GIMP – this software is available to download to your computer than working online. It offers a wide toolset, and is often quicker to use than using an online editor. It has lots of useful tools for editing product photography, but can be a little harder to use and navigate- so keep this in mind.
Adobe Photoshop Express Editor – This express version of the editor is an excellent option for product photography. It obviously doesn't offer as many options than the paid version, but has pretty much the features you'll need to make your products look great.
Adobe Photography Plan – A combined subscription of Photoshop and Lightroom for which you pay monthly. Having both of these programs mean you have all of the tools you could possibly need
Serif Affinity Photo – This is a great alternative to Photoshop, it is easy to get used to and is cheaper than most alternatives.
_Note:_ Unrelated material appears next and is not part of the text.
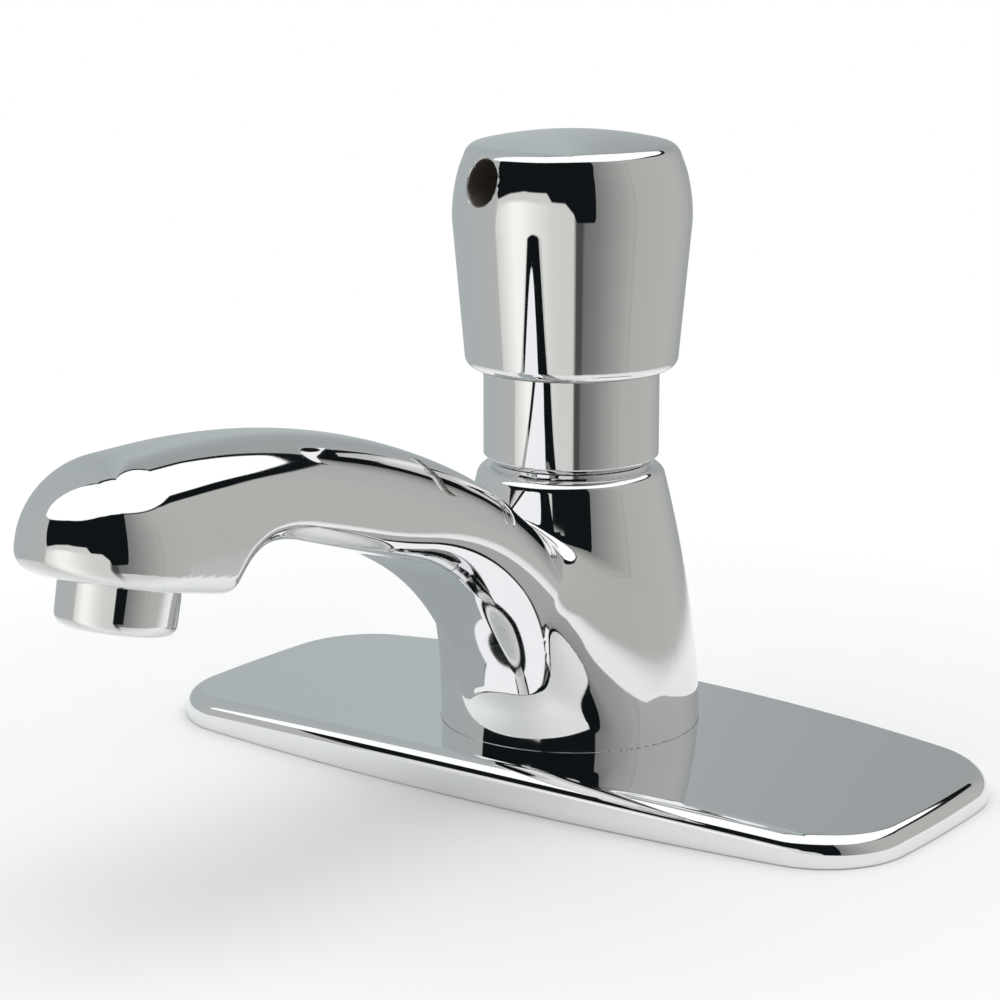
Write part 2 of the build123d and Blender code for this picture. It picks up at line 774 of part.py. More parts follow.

Capture One – described as a ‘high-end rival to Lightroom' it has an internal database for your photos and a great range of tools. One downside is that the changes you make are only made permanent when you export the image as jpg or tif.
Retouching photographs taken with a white background can be a hard task, especially if you haven't had any training.
This final step can really ruin the effect of your photos if not done properly. So don't waste all the hard work you have done so far on your photos by doing a shoddy job on the editing.
So, did you know, you can outsource this? It's also a lot more affordable than you think.
Pixelz is a great option for anybody looking to outsource to a professional retouching company.
Their software allows you to upload and manage your retouching from beginning to end. You get 3 free test photos, before paying a price per photo.
Now it's up to you…
Take all of the tips and recommendations from this post, add in your amazing products, and shoot beautiful product photos!
Sometimes, it might feel like a lot of work to get the perfect photo, but honestly, it's worth it!
Once you have got the steps above mastered, it's time to get creative!